Which brings me back to my original point; soldiers enjoy all this. Despite our horror at the death and carnage on-going in Iraq and Afghanistan, our boys and girls are having the experience of their lives. While we may wring our hands at the losses – and God help us if we ever do lose compassion and a sense of national loss at the continuing casualty count – there is not a serviceman alive who has not made that mental calculation of working out the odds, and is prepared to live with the consequences.
There comes a point, though, where the spirit wears out, not to mention the joints. Most of my peers still serving continue to do so with a resigned weariness. There are only so many times you can freeze to death on Salisbury Plain at 0300 in December before it loses its attraction. Likewise, the burden of wife and family can cause more tears than the adventure of operations can substitute. It is also inevitable that if you continue to roll the dice, there will come a moment when you will roll snake eyes.

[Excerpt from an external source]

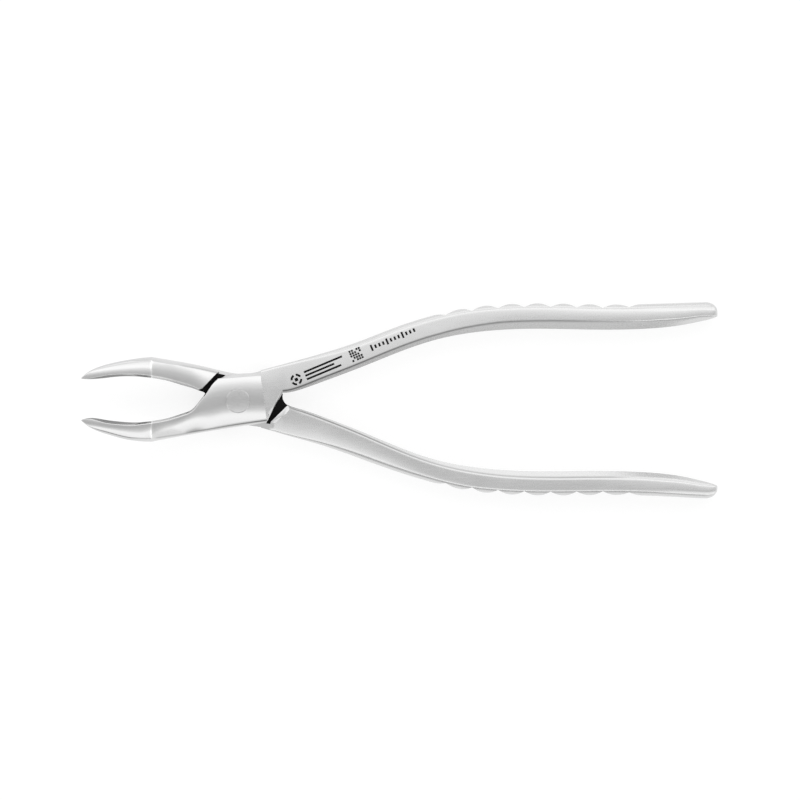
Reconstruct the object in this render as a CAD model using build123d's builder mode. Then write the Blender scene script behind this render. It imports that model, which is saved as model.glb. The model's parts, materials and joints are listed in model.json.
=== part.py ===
from build123d import *
import os

# Bayonet root extraction forceps: two forged levers that cross in a lap joint,
# and the rivet that they turn on. Millimetres.
# X runs along the instrument, from the beak tips (-X) to the handle ends (+X).
# Y runs across the opening, Z up through the thickness of the joint.
# The origin is on the rivet's axis, at the flat underside of the joint.

# joint
joint_height = 9.0
lap_height = joint_height / 2
lap_clearance = 0.04
mirror_line = 0.45          # the two levers mirror each other about this Y
plate_chamfer = 0.5

# rivet
head_radius = 3.55
head_depth = 1.8
journal_radius = 2.6
running_clearance = 0.03
tail_chamfer = 0.25
tail_recess = 0.02
head_crown = 0.12
crown_radius = (head_radius**2 + head_crown**2) / (2 * head_crown)

# shank and knee, seen from the side
knee_x = -25.8              # crease on the upper side
knee_top = 20.1
knee_under_x = -28.3
knee_under = 13.1
shank_start_top_x = -12.6
shank_start_under_x = -15.9

# finger scallops on the outer side of each grip
scallop_start_x = 61.5
scallop_pitch = 7.88
scallop_count = 7
scallop_depth = 1.15
end_scallop_depth = 0.4
scallop_waste = 4.0

# the bottom lever's grip spreads a little more towards its end
splay_start_x = 112.0
bottom_splay = 0.017        # per millimetre of length

# hollow along the inner face of each beak
hollow_radius = 6.0

clear_below = -5.0          # plan cuts start here and pass through everything
clear_through = 40.0


def side(y, lever):
    """The Y of a point given for the top lever, on either lever."""
    return y if lever == "top" else 2 * mirror_line - y


def spread(points, lever):
    """A plan outline given for the top lever, on either lever."""
    return [(x, side(y, lever)) for x, y in points]


def slice_across(x, inner, outer, floor, roof, inner_bevel, outer_bevel, lever):
    """One slice across a lever: a box with its four corners bevelled."""
    inward = 1 if outer > inner else -1
    inner_y, inner_z = inner_bevel
    outer_y, outer_z = outer_bevel
    corners = [
        (inner, floor + inner_z),
        (inner, roof - inner_z),
        (inner + inward * inner_y, roof),
        (outer - inward * outer_y, roof),
        (outer, roof - outer_z),
        (outer, floor + outer_z),
        (outer - inward * outer_y, floor),
        (inner + inward * inner_y, floor),
    ]
    with BuildSketch(Plane.YZ.offset(x)) as cross_section:
        with BuildLine():
            Polyline(*[(side(y, lever), z) for y, z in corners], close=True)
        make_face()
    return cross_section.sketch.face()


def splay(x, lever):
    """How much further out the bottom lever's grip lies at x."""
    return bottom_splay * max(0, x - splay_start_x) if lever == "bottom" else 0.0


def handle_slices(lever):
    """The handle, from inside the joint to where its end starts to round."""
    # x, inner, outer, height, inner bevel (y, z), outer bevel (y, z)
    stations = [
        (4.0, -0.8, 8.45, 9.0, (0.7, 0.7), (1.0, 1.2)),
        (15.0, 2.4, 11.4, 9.0, (0.9, 0.9), (1.1, 1.5)),
        (24.6, 5.5, 14.1, 8.8, (1.2, 1.3), (1.4, 2.0)),
        (36.6, 10.0, 18.0, 8.5, (1.4, 1.7), (1.6, 2.3)),
        (48.6, 14.8, 22.6, 8.4, (1.5, 2.0), (1.8, 2.5)),
        (60.6, 18.7, 26.1, 8.6, (1.5, 2.4), (1.9, 2.7)),
        (76.0, 21.2, 28.8, 8.9, (2.2, 2.8), (2.0, 2.8)),
        (93.0, 21.65, 29.35, 9.0, (2.5, 3.0), (2.0, 2.8)),
        (112.0, 21.4, 28.95, 9.0, (2.6, 3.0), (2.0, 2.8)),
        (128.0, 22.2, 29.1, 8.8, (2.3, 2.8), (2.0, 2.8)),
        (139.0, 23.8, 29.7, 8.4, (1.4, 2.3), (2.0, 2.8)),
    ]
    slices = []
    for x, inner, outer, height, inner_bevel, outer_bevel in stations:
        low = lap_height - height / 2
        high = lap_height + height / 2
        sides = (inner + splay(x, lever), outer + splay(x, lever))
        slices.append(slice_across(x, *sides, low, high, inner_bevel, outer_bevel, lever))
    return slices


def handle_end_slices(lever):
    """The rounded end of the handle."""
    # x, inner, outer, underside, top, inner bevel, outer bevel
    stations = [
        (139.0, 23.8, 29.7, 0.3, 8.7, (1.4, 2.3), (2.0, 2.8)),
        (142.2, 24.7, 29.0, 0.7, 8.3, (1.2, 2.3), (1.8, 2.6)),
        (143.8, 25.6, 27.2, 2.0, 7.0, (0.4, 1.0), (0.4, 1.0)),
    ]
    slices = []
    for x, inner, outer, *rest in stations:
        sides = (inner + splay(x, lever), outer + splay(x, lever))
        slices.append(slice_across(x, *sides, *rest, lever))
    return slices


def shank_roof(x):
    """Height of the shank's upper side."""
    slope = (knee_top - joint_height) / (shank_start_top_x - knee_x)
    return min(joint_height + slope * max(0, shank_start_top_x - x), knee_top)


def shank_floor(x):
    """Height of the shank's underside."""
    slope = knee_under / (shank_start_under_x - knee_under_x)
    return slope * max(0, shank_start_under_x - x)


def shank_slices(lever):
    """The shank, from inside the joint up to the knee."""
    # x, inner, outer, inner bevel
    stations = [
        (-6.0, -1.0, -8.6, 0.6),
        (shank_start_top_x, -2.6, -10.0, 0.7),
        (shank_start_under_x, -3.6, -10.4, 0.8),
        (-20.9, -5.1, -11.4, 0.9),
        (knee_x, -6.0, -12.2, 0.9),
        (knee_under_x, -6.3, -12.05, 0.9),
    ]
    slices = []
    for x, inner, outer, bevel in stations:
        ends = (shank_floor(x), shank_roof(x))
        slices.append(slice_across(x, inner, outer, *ends, (bevel, bevel), (1.1, 1.3), lever))
    return slices


def beak_slices(lever):
    """The beak, from the knee to its point."""
    # x, inner, outer, underside, top, inner bevel, outer bevel
    stations = [
        (knee_under_x, -6.3, -12.05, knee_under, knee_top, (0.9, 0.9), (1.1, 1.3)),
        (-33.0, -6.35, -11.55, 13.9, 19.9, (0.8, 0.8), (1.3, 1.6)),
        (-37.0, -6.0, -10.55, 14.4, 19.6, (0.6, 0.6), (1.4, 1.6)),
        (-41.4, -5.4, -9.2, 15.0, 19.1, (0.5, 0.5), (1.4, 1.4)),
        (-44.4, -5.35, -7.75, 15.6, 18.5, (0.4, 0.4), (1.0, 1.0)),
        (-46.8, -5.6, -6.1, 16.6, 17.4, (0.1, 0.1), (0.1, 0.1)),
    ]
    return [slice_across(*station, lever) for station in stations]


def plate_sketch(lever):
    """The half of the joint that laps over the other lever, in plan."""
    top_web = [(-15.0, -3.1), (-12.6, -1.4), (-9.9, 1.9), (-8.4, 4.5), (-6.0, 6.9)]
    bottom_web = [(-15.0, -3.1), (-11.4, -2.3), (-9.5, -0.6), (-8.4, 3.0), (-6.0, 6.9)]
    far_edge = [(-6.0, 6.9), (1.8, 8.2), (7.2, 9.1), (12.4, 10.0)]
    top_crotch = [(12.4, 10.0), (12.3, 2.7), (8.4, -6.6)]
    bottom_crotch = [(12.4, 10.0), (14.7, 2.3), (13.5, -0.6), (8.4, -6.6)]
    near_edge = [(8.4, -6.6), (1.8, -7.5), (-6.6, -8.7), (-15.0, -10.2), (-15.0, -3.1)]
    with BuildSketch() as plate:
        with BuildLine():
            Spline(*spread(top_web if lever == "top" else bottom_web, lever))
            Polyline(*spread(far_edge, lever))
            Polyline(*spread(top_crotch if lever == "top" else bottom_crotch, lever))
            Polyline(*spread(near_edge, lever))
        make_face()
    return plate.sketch.face()


def recess_sketch(lever):
    """The room that one lever leaves for the other's plate, in plan."""
    shank_shoulder = [(0.0, -14.9), (-5.7, -8.1), (-10.0, -3.0), (-11.5, -2.3), (-14.0, -1.2)]
    handle_shoulder = [(5.0, 16.0), (9.6, 9.6), (14.3, 3.3), (15.8, 2.3), (19.0, 1.5)]
    with BuildSketch() as recess:
        with BuildLine():
            Polyline(
                *spread(shank_shoulder, lever),
                *spread([(-14.0, 16.0)] + handle_shoulder, lever),
                *spread([(19.0, -14.9)], lever),
                close=True,
            )
        make_face()
    return recess.sketch.face()


def crest(x):
    """The Y of the grip's outer side, over the tops of the scallops."""
    rise = [(61.5, 26.2), (70.2, 28.05), (78.0, 28.85), (93.6, 29.3), (117.0, 28.9)]
    for (x0, y0), (x1, y1) in zip(rise, rise[1:]):
        if x <= x1:
            return y0 + (y1 - y0) * (x - x0) / (x1 - x0)
    return rise[-1][1]


def scallop_sketch(lever):
    """The waste outside the row of finger scallops, in plan."""
    valleys = []
    for index in range(scallop_count + 1):
        x = scallop_start_x + scallop_pitch * index
        depth = end_scallop_depth if index in (0, scallop_count) else scallop_depth
        valleys.append((x, crest(x) - depth))
    first, last = valleys[0], valleys[-1]
    beyond = [(x, crest(x) + scallop_waste) for x, _ in (last, first)]
    with BuildSketch() as waste:
        with BuildLine():
            for start, end in zip(valleys, valleys[1:]):
                middle = (start[0] + end[0]) / 2
                ThreePointArc(*spread([start, (middle, crest(middle)), end], lever))
            Polyline(*spread([last] + beyond + [first], lever))
        make_face()
    return waste.sketch.face()


def hollow_slices(lever):
    """Round cutter for the hollow along a beak, following its inner face."""
    # x, inner face, depth of the hollow
    stations = [(-29.5, -6.35, 0.9), (-37.0, -6.0, 1.0), (-46.0, -5.2, 0.25)]
    middle_z = (knee_under + knee_top) / 2
    slices = []
    for x, inner, depth in stations:
        centre = side(inner - depth + hollow_radius, lever)
        with BuildSketch(Plane.YZ.offset(x)) as hollow:
            with Locations((centre, middle_z)):
                Circle(hollow_radius)
        slices.append(hollow.sketch.face())
    return slices


def make_lever(lever):
    """A whole lever: handle, joint plate, shank and beak, forged in one piece."""
    top = lever == "top"
    plate_base = lap_height + lap_clearance if top else 0.0
    recess_base = clear_below if top else lap_height - lap_clearance
    recess_height = lap_height + lap_clearance - clear_below
    outer_face = Axis.Z if top else -Axis.Z

    with BuildPart() as plate:
        with BuildSketch(Plane.XY.offset(plate_base)):
            add(plate_sketch(lever))
        extrude(amount=lap_height - lap_clearance)
        chamfer(plate.faces().sort_by(outer_face)[-1].edges(), plate_chamfer)

    with BuildPart() as body:
        loft(sections=handle_slices(lever))
        loft(sections=handle_end_slices(lever), ruled=True)
        loft(sections=shank_slices(lever), ruled=True)
        loft(sections=beak_slices(lever))
        with BuildSketch(Plane.XY.offset(clear_below)):
            add(scallop_sketch(lever))
        extrude(amount=clear_through, mode=Mode.SUBTRACT)
        with BuildSketch(Plane.XY.offset(recess_base)):
            add(recess_sketch(lever))
        extrude(amount=recess_height, mode=Mode.SUBTRACT)
        add(plate.part)
        loft(sections=hollow_slices(lever), mode=Mode.SUBTRACT)
    return body


with BuildPart() as top_lever:
    add(make_lever("top").part)
    with Locations((0, 0, joint_height)):
        CounterBoreHole(journal_radius, head_radius, head_depth)
top_lever.part.label = "top_lever"

with BuildPart() as bottom_lever:
    add(make_lever("bottom").part)
    with Locations((0, 0, lap_height)):
        Hole(journal_radius + running_clearance)
bottom_lever.part.label = "bottom_lever"

with BuildPart() as pivot_rivet:
    with BuildSketch(Plane.XY.offset(tail_recess)):
        Circle(journal_radius)
    extrude(amount=joint_height - head_depth)
    chamfer(pivot_rivet.edges().sort_by(Axis.Z)[0], tail_chamfer)
    with BuildSketch(Plane.XY.offset(joint_height - head_depth)):
        Circle(head_radius)
    extrude(amount=head_depth + head_crown)
    with Locations((0, 0, joint_height + head_crown - crown_radius)):
        Sphere(crown_radius, mode=Mode.INTERSECT)
pivot_rivet.part.label = "pivot_rivet"

os.makedirs("parts", exist_ok=True)
for piece in (top_lever, bottom_lever, pivot_rivet):
    export_step(piece.part, f"parts/{piece.part.label}.step")
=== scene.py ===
import json
import math

import bmesh
import bpy
import numpy as np
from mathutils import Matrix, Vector


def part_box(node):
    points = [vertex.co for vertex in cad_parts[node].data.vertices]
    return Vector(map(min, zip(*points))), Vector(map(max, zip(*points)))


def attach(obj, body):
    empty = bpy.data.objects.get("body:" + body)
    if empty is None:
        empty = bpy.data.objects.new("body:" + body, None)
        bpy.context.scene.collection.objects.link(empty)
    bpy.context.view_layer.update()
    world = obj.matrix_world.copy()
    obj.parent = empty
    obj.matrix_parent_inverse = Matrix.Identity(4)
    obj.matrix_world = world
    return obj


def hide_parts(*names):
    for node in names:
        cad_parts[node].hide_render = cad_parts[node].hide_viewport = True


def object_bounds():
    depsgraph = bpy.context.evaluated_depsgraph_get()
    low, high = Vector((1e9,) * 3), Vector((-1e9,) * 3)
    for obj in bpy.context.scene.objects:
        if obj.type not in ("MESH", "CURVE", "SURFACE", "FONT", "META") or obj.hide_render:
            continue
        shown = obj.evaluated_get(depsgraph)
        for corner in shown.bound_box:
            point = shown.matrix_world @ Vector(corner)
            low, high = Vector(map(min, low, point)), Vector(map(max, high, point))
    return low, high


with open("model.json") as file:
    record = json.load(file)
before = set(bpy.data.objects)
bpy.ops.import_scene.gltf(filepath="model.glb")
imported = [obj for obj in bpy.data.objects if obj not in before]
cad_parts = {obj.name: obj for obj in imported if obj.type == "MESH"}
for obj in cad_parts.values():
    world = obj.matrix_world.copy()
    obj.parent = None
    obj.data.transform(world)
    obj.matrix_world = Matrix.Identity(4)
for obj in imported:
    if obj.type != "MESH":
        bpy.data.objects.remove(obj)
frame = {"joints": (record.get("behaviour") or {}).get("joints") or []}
cad_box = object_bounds()

# Shapes are worked out in millimetres, in the frame's own axes, and made in metres.
MM = 0.001
top_low, top_high = (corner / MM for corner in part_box("top_lever"))
bottom_low, bottom_high = (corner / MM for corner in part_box("bottom_lever"))
rivet_low, rivet_high = (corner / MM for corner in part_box("pivot_rivet"))

TIP_X = top_low.x
END_X = top_high.x
KNEE_TOP = top_high.z
LAP = frame["joints"][0]["pos_m"][2] / MM   # the two halves of the joint meet here
JOINT_TOP = 2 * LAP
LAP_GAP = 0.04                              # each half stays this far from the lap
HEAD_RADIUS = (rivet_high.x - rivet_low.x) / 2
KNEE_X = TIP_X + 21.0
UNDER_KNEE_X = KNEE_X - 2.5
UNDER_KNEE = KNEE_TOP - 7.0
RISE_X = KNEE_X + 13.2                      # the upper side starts to rise here
UNDER_RISE_X = RISE_X - 3.3


PAPER_GLOW = 0.80

# ---------------------------------------------------------------- materials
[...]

Which is why, like many an old soldier, I look back on my days “in the green” with fondness and misty eyes – tempered by a “thank God I’m not doing that anymore”. It leaves its stamp, though. I think I can still spot an old soldier by his confident walk and appearance from thirty yards. I also think that, God forbid the day ever comes, we face invasion, I could still fire my rifle in generally the right direction. Nowadays, though, my nails cost too much to risk on cleaning the working parts of a gun.
May God keep safe, though, today’s keepers of the flame - and may they all come home safe to tell their tall tales of the days when they could run twenty miles without breaking sweat to the next generation of wide-eyed innocents.